November 17, 2007 at 11:13 pm
Wendell Berry: “If in the human economy, a squash in the field is worth more than a bushel of soil, that does not mean that food is more valuable than soil; it means simply that we do not know how to value the soil. In its complexity and its potential longevity, the soil exceeds our comprehension; we do not know how to place a just market value on it, and we will never learn how. Its value is inestimable; we must value it, beyond whatever price we put on it, by respecting it.”
No, it seems we don’t always understand the real cost of things.
Rod told me once that respecting something means looking deeply into something. By looking deeply into what we consume, squash or otherwise, perhaps we will realize just how much waste there really is.
“But when nothing is valued for what it is, everything is destined to be wasted. Once the values of things refer only to their future usefulness, then an infinite withdrawal of value from the living present has begun. Nothing (and nobody) can then exist that is not theoretically replaceable by something (or somebody) more valuable. The country that we (or some of us) had thought to make our home becomes instead ‘a nation rich in natural resources’; the good bounty of the land begins its mechanical metamorphosis into junk, garbage, silt, poison, and other forms of ‘waste.’

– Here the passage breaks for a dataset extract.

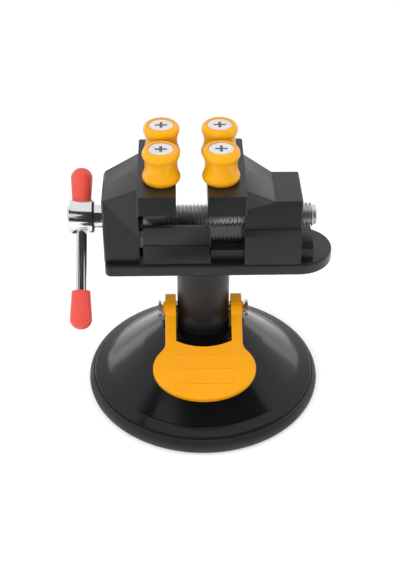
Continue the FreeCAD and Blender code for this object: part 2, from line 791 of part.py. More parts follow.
def make_moving_jaw():
    # Jaw, its block, the foot that rides on the plate and the tongue around the guide ridge.
    back = "moving_jaw_back"
    bottom = "slide_height"
    slope = head_block("moving", back, "body_flat_left", "body_flat_height",
                       "moving_shoulder_drop", "moving_shoulder_low", bottom)
    block = rounded(box("body_flat_left", "body_right", "-wall_half_depth", "wall_half_depth",
                        bottom, "body_flat_height"), "corner_round",
                    lambda edge: edge.CenterOfMass.x > value("body_right") - SAME_PLACE
                    and edge.CenterOfMass.z > value(bottom + " + overrun"))
    jaw = rounded(box("moving_jaw_face", back, "-jaw_half_depth", "jaw_half_depth",
                      "jaw_top - moving_jaw_thickness", "jaw_top"), "corner_round",
                  lambda edge: upright(edge)
                  and edge.CenterOfMass.x > value(back + " - overrun"))
    foot = pressed("Foot", "YZ_Plane", [
        ("-plate_half_width", bottom),
        ("-plate_half_width", "foot_height"),
        ("-wall_half_depth", "foot_ledge_height"),
        ("wall_half_depth", "foot_ledge_height"),
        ("plate_half_width", "foot_height"),
        ("plate_half_width", bottom),
    ], "body_right - %s" % back)
    place(foot, x=back)
    tongue = pressed("Tongue", "YZ_Plane", [
        ("-tongue_half_width", bottom),
        ("-tongue_half_width", "tongue_top - tongue_bevel"),
        ("-tongue_half_width + tongue_bevel", "tongue_top"),
        ("tongue_half_width - tongue_bevel", "tongue_top"),
        ("tongue_half_width", "tongue_top - tongue_bevel"),
        ("tongue_half_width", bottom),
    ], "tongue_right - tongue_left")
    place(tongue, x="tongue_left")
    groove = box("tongue_left - overrun", "tongue_right + overrun",
                 "-ridge_half_width - groove_side_gap", "ridge_half_width + groove_side_gap",
                 bottom + " - overrun", "ridge_top + slide_gap")
    screw_bore = rod_along_x("screw_radius + running_gap", back + " - overrun",
                             "body_right + overrun", z="screw_height")
    body = cut(fuse(slope, block, jaw, foot, tongue), groove, screw_bore,
               *peg_screw_holes("moving", "jaw_top - moving_jaw_thickness"))
    finish("moving_jaw", body)


def make_lead_screw():
    # Journal, plain shank and right-hand thread, turned about X.
    shoulder = "(-wall_inner + washer_gap + washer_thickness)"
    core_radius = "screw_radius - thread_depth"
    spindle = turned("Spindle", [
        ("0", "-journal_end"),
        ("journal_radius - end_chamfer", "-journal_end"),
        ("journal_radius", "-journal_end + end_chamfer"),
        ("journal_radius", shoulder),
        ("screw_radius + shank_step", shoulder),
        ("screw_radius + shank_step", "-thread_start"),
        (core_radius, "-thread_start + thread_depth"),
        (core_radius, "thread_end - end_chamfer"),
        (core_radius + " - end_chamfer", "thread_end"),
        ("0", "thread_end"),
    ])
    spindle.Placement.Rotation = FreeCAD.Rotation(Y_AXIS, 90)
    ridge = document.addObject("Part::Feature", "Thread")
    ridge.Shape = thread_ridge()
    ridge.Placement = FreeCAD.Placement(FreeCAD.Vector(value("-thread_start - thread_foot"), 0, 0),
                                        FreeCAD.Rotation(Y_AXIS, 90))
    screw = fuse(spindle, ridge)
    place(screw, z="screw_height")
    finish("lead_screw", screw)


def thread_ridge():
    """The thread's ridge alone, upright, swept along its helix."""
    foot_radius = value("screw_radius - thread_depth - running_gap")
    crest_radius = value("screw_radius")
    foot = value("thread_foot") / 2
    crest = value("thread_crest") / 2
    length = value("thread_start + thread_end + thread_foot / 2 - end_chamfer")
    path = Part.makeLongHelix(value("thread_pitch"), length, foot_radius, 0)
    corners = [(foot_radius, -foot), (crest_radius, -crest), (crest_radius, crest),
               (foot_radius, foot)]
    points = [FreeCAD.Vector(radius, 0, height) for radius, height in corners]
    profile = Part.makePolygon(points + points[:1])
    return Part.Wire(path.Edges).makePipeShell([profile], True, True)


def make_thrust_washer():
    left = "-wall_inner + washer_gap"
    disc = rod_along_x("washer_radius", left, left + " + washer_thickness", z="screw_height")
    hole = rod_along_x("journal_radius + running_gap", left + " - overrun",
                       left + " + washer_thickness + overrun", z="screw_height")
    finish("thrust_washer", cut(disc, hole))


def along_bar(distance):
    """Place in Y and Z of a point on the bar, from the screw's axis up along the bar."""
    return ("(%s) * sin(bar_lean)" % distance, "screw_height + (%s) * cos(bar_lean)" % distance)


def on_bar(feature, distance, flipped=False):
    """Sets a feature on the bar's axis, its own Z up along the bar, or down when flipped."""
    y, z = along_bar(distance)
    return place(feature, "-bar_place", y, z, X_AXIS, "180 - bar_lean" if flipped else "-bar_lean")


def make_screw_hub():
    # Chrome hub on the journal's end, with a neck up to the wall and the bar's cross hole.
    hub = turned("Hub", [
        ("0", "-hub_left"),
        ("hub_outer_radius - hub_chamfer", "-hub_left"),
        ("hub_outer_radius", "-hub_left + hub_chamfer"),
        ("hub_outer_radius", "-hub_right - hub_chamfer"),
        ("hub_outer_radius - hub_chamfer", "-hub_right"),
        ("neck_radius", "-hub_right"),
        ("neck_radius", "-wall_outer - washer_gap"),
        ("0", "-wall_outer - washer_gap"),
    ])
    place(hub, z="screw_height", axis=Y_AXIS, angle="90")
    journal_hole = rod_along_x("journal_radius + running_gap", "-journal_end - running_gap",
                               "-wall_outer", z="screw_height")
    cross_hole = on_bar(rod("bar_radius + running_gap", "4 * hub_outer_radius"),
                        "-2 * hub_outer_radius")
    mouth = on_bar(taper("bar_mouth_radius + overrun", "bar_radius + running_gap",
                         "bar_mouth_depth + overrun"), "-hub_outer_radius - overrun")
    cap_seat = on_bar(rod("cap_open_radius + cap_side_gap", "cap_seat_depth + overrun"),
                      "hub_outer_radius - cap_seat_depth")
    finish("screw_hub", cut(hub, journal_hole, cross_hole, mouth, cap_seat))


def make_bar_and_caps():
    # Sliding bar of the screw, with a soft cap on each end.
    upper = "bar_upper_reach - cap_end_wall"
    lower = "-(bar_lower_reach - cap_end_wall)"
    bar = rod("bar_radius", "(%s) - (%s)" % (upper, lower))
    finish("t_bar", on_bar(bar, lower))
    for node, reach, flipped in (("bar_cap_upper", "bar_upper_reach", False),
                                 ("bar_cap_lower", "bar_lower_reach", True)):
        cap = turned("Cap", [
            ("bar_radius", "0"),
            ("cap_open_radius", "0"),
            ("cap_end_radius", "cap_length - cap_dome_height", "-cap_dome_bulge"),
            ("cap_tip_radius", "cap_length"),
            ("0", "cap_length"),
            ("0", "cap_length - cap_end_wall"),
            ("bar_radius", "cap_length - cap_end_wall"),
        ])
        distance = "%s - cap_length" % reach
        finish(node, on_bar(cap, "-(%s)" % distance if flipped else distance, flipped))


def make_pegs():
    # Four soft pegs, two on each jaw, each held by a countersunk screw.
    for side in ("fixed", "moving"):
        for end, x, y in peg_places(side):
            screw_top = "(peg_height - peg_screw_sink)"
            peg = turned("Peg", [
                ("peg_screw_radius + running_gap", "0"),
                ("peg_foot_radius", "0", "-peg_lip_bulge"),
                ("peg_lip_radius", "peg_lip_height", "peg_waist_hollow"),
                ("peg_lip_radius", "peg_height - peg_lip_height", "-peg_lip_bulge"),
                ("peg_top_radius", "peg_height"),
                ("peg_screw_head_radius + peg_screw_seat_gap", "peg_height"),
                ("peg_screw_head_radius + peg_screw_seat_gap", screw_top + " - peg_screw_rim"),
                ("peg_screw_radius + running_gap",
                 screw_top + " - peg_screw_rim - peg_screw_head_taper"),
            ])
            finish("%s_%s_peg" % (side, end), place(peg, x, y, "jaw_top"))
            finish("%s_%s_peg_screw" % (side, end), peg_screw(x, y, "jaw_top + " + screw_top))


def peg_screw(x, y, top):
    """Countersunk cross-head screw; its own frame has Z down and its top at the origin."""
    screw = turned("Screw", [
        ("0", "0"),
        ("peg_screw_head_radius", "0"),
        ("peg_screw_head_radius", "-peg_screw_rim"),
        ("peg_screw_radius", "-peg_screw_rim - peg_screw_head_taper"),
        ("peg_screw_radius", "-peg_screw_length"),
        ("0", "-peg_screw_length"),
    ])
    arms = [box("-%s / 2" % along, "%s / 2" % along, "-%s / 2" % across, "%s / 2" % across,
                "-cross_depth", "overrun")
            for along, across in (("cross_length", "cross_width"), ("cross_width", "cross_length"))]
    return place(cut(screw, *arms), x, y, top)


make_suction_cup()
make_base_housing()
make_column()
make_column_screws()
make_pull_stem()
make_lever_pin()
make_cam_lever()
make_head_bolt()
make_vise_body()
make_moving_jaw()
make_lead_screw()
make_thrust_washer()
make_screw_hub()
make_bar_and_caps()
make_pegs()
document.recompute()

for feature in document.Objects:
    if "Invalid" in feature.State or "Error" in feature.State:
        raise RuntimeError("%s (%s) failed: %s" % (feature.Name, feature.Label, feature.State))
for node, feature in FINISHED.items():
    if feature.Shape.isNull() or not feature.Shape.isValid():
        raise RuntimeError("%s has no valid shape" % node)

os.makedirs("parts", exist_ok=True)
for node, feature in FINISHED.items():
    feature.Shape.exportStep(os.path.join("parts", node + ".step"))
    print(node, len(feature.Shape.Solids), round(feature.Shape.Volume, 2))
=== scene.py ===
import bpy
import bmesh
import math
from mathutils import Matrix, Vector


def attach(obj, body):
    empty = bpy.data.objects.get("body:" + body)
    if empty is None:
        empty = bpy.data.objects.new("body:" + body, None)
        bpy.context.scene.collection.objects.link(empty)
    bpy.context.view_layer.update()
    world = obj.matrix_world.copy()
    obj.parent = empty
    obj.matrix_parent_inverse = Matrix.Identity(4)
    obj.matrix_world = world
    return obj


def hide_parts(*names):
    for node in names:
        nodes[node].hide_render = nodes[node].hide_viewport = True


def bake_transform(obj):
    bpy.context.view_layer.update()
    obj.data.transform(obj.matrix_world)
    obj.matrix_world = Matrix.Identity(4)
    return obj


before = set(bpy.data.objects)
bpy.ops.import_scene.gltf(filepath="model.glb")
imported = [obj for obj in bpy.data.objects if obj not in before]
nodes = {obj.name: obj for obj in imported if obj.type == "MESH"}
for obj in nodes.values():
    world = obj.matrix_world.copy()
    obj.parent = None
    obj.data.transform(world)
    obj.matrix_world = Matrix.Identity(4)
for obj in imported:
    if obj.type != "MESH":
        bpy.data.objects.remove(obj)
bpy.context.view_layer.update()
mm = 0.001
print("frame loaded:", len(nodes), "nodes")


# shader helpers

noiseLow, noiseHigh = 0.3, 0.7
cloudDetail, fineDetail = 3.0, 2.0


def newMaterial(name, colour, roughness, metallic=0.0):
    material = bpy.data.materials.new(name)
    material.use_nodes = True
    shader = material.node_tree.nodes["Principled BSDF"]
    shader.inputs["Base Color"].default_value = (*colour, 1)
    shader.inputs["Roughness"].default_value = roughness
    shader.inputs["Metallic"].default_value = metallic
    return material, shader


def addNode(material, kind, **inputs):
    node = material.node_tree.nodes.new(kind)
    for name, setting in inputs.items():
        node.inputs[name].default_value = setting
    return node


def join(material, fromSocket, toSocket):
    material.node_tree.links.new(fromSocket, toSocket)


def objectNoise(material, scale, detail=cloudDetail, stretch=(1, 1, 1)):
    coords = addNode(material, "ShaderNodeTexCoord")
    mapping = addNode(material, "ShaderNodeMapping")
    mapping.inputs["Scale"].default_value = stretch
    noise = addNode(material, "ShaderNodeTexNoise", Scale=scale, Detail=detail)
    join(material, coords.outputs["Object"], mapping.inputs["Vector"])
    join(material, mapping.outputs["Vector"], noise.inputs["Vector"])
    return noise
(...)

“The inevitable result of such an economy is that no farm or any other usable property can safely be regarded by anyone as a home, no home is ultimately worthy of our loyalty, nothing is ultimately worth doing, and no place or task or person is worth a lifetime’s devotion. ‘Waste,’ in such an economy, must eventually include several categories of humans–the unborn, the old, ‘disinvested’ farmers, the unemployed, the ‘unemployable.’ Indeed, once our homeland, our source, is regarded as a resource, we are all sliding downward toward the ashheap or the dump.”
December 3, 2007 at 4:29 pm
We live in such a me-now culture that most of us (myself included) are so set on getting what we want *now* that we fail to see long term consequences of our actions. (I’m imagining myself getting impatient at a fast food restaurant because it’s already been two minutes and I don’t have my food yet - I’m ashamed to admit that this actually happened this weekend.) Not all resources are renewable. We consume and consume and consume and then take for granted that what we’re consuming will never run out. I can’t remember the name of the article, but I read recently that certain species of fish are doomed to extinction if the fishing industry continues at the same rate. A number of different species face the same fate for similar reasons. What most of us don’t realize is that these fish and other creatures may have some vital role in maintaining the stability of the ecosystem. To consume or destroy them to the point of extinction may mean not just that they no longer exist, but that the world is broken because there is nothing to fill the vital role that they once played.
December 3, 2007 at 5:25 pm
Hey Chad, welcome! Check out this blog entry; yeah, some resources are not renewable and are gone forever. Some people suggest the earth has a way of repairing itself, maybe it does. It seems in keeping to how God redeems us though we are broken; perhaps he also redeems that which we break.